The bond of the appellant provides: “If the said Union Indemnity Company shall promptly pay all claims arising and accruing to any person or persons during said term of one year, by virtue of any policy issued by the said company upon thé life or person of any citizen of the State of Arkansas, or upon any property situated in the State of Arkansas when the same shall become due, etc.”

It will be observed that the bond provides for prompt payment of all claims that arise and accrue during said term of one year. We have already said that the claim arose and accrued at the time of the accident, but it was not due and payable until judgment was had against the wrongdoer and execution returned unsatisfied.

It is next contended by the appellant that the motion to transfer to equity should have been granted.

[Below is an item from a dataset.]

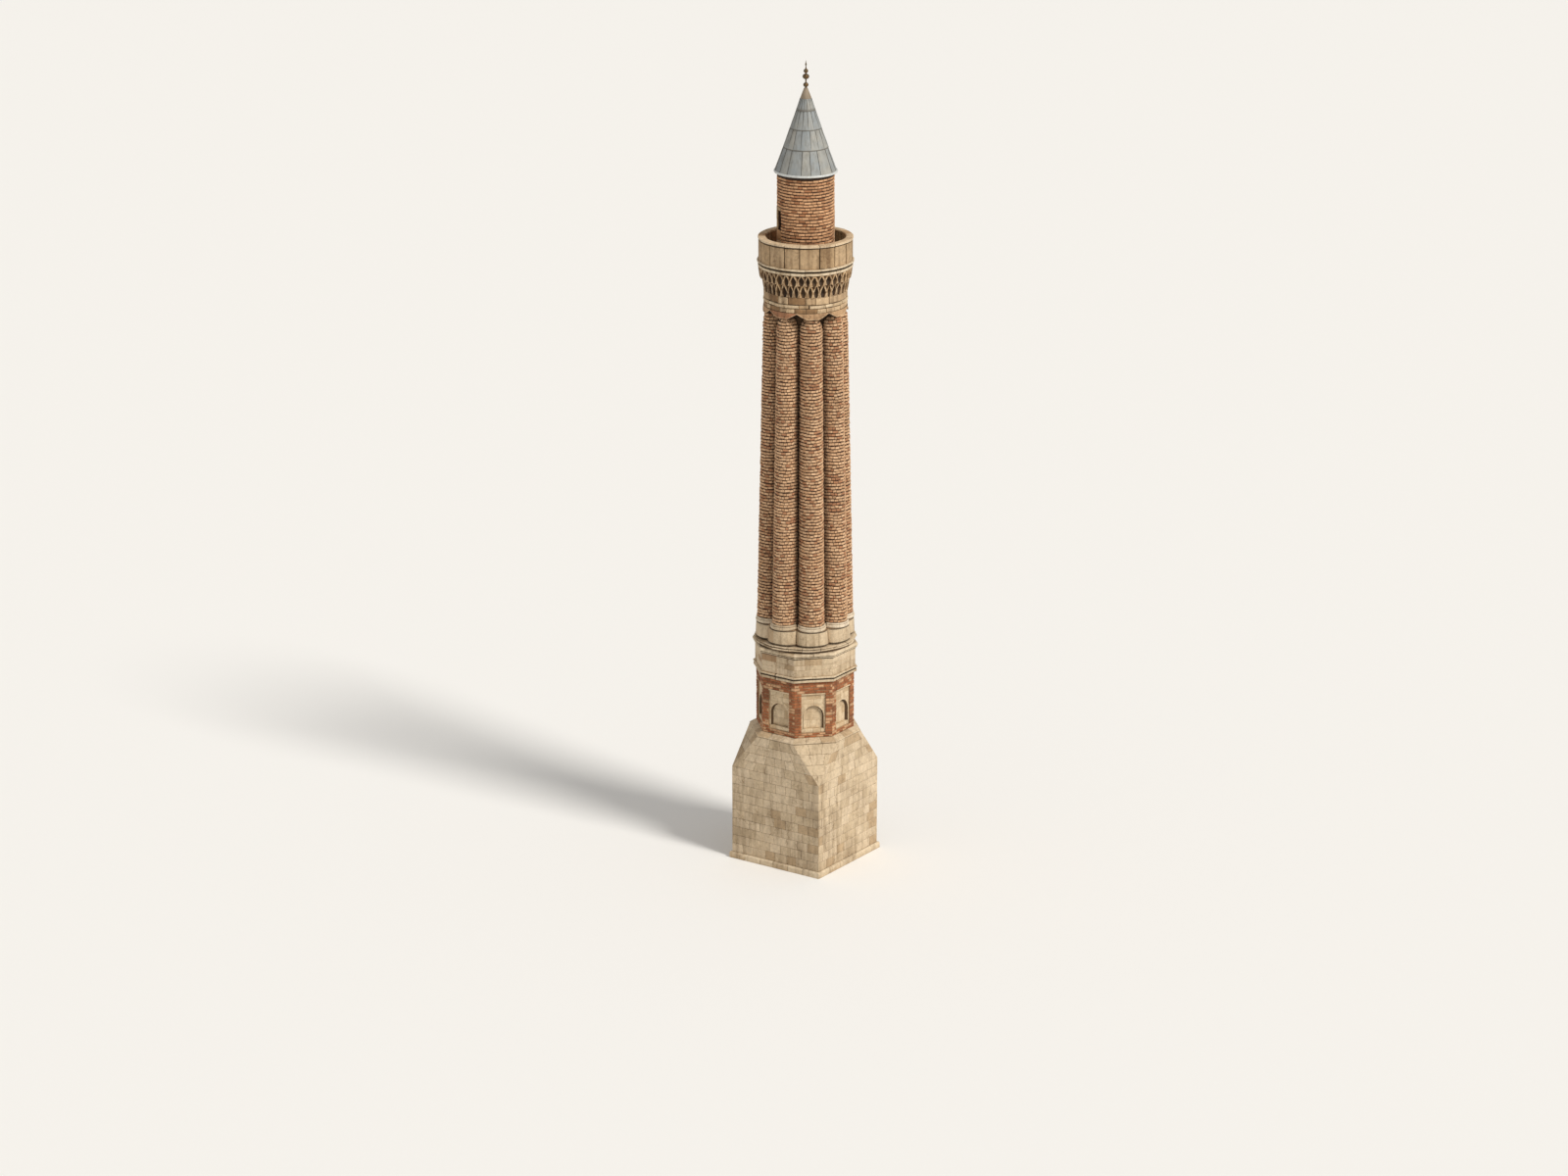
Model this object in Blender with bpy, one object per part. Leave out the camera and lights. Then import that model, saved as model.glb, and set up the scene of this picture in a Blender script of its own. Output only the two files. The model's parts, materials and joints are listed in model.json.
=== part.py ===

However, the appellant did not raise this question in its motion for a new trial. It made this same contention in the suit in the Pulaski Chancery Court, and this court said: “In the first place, liability under the bond was not admitted; but, on the contrary, was specifically denied. An admission of liability was essential and neces*87sary before the cross-complaint could be treated as a bill of interpleader or a bill in the nature of a bill of interpleader.” Squires v. New Amsterdam Casualty Co., 187 Ark. 467, 60 S. W. (2d) 185.

In the instant case liability under the bond was not admitted, but on the contrary was specifically denied. If appellant had admitted its liability in the sum of $20,000, the amount of its bond, and offered to pay, then its suit in the Pulaski Chancery Court would have been proper, and all the parties interested would have been brought in; but when a defendant is sued and says that it does not owe any one on the bond, then it has no right to bring in all parties who assert claims against it, but it can only do this when it admits liability.

We find no error, and judgment is affirmed.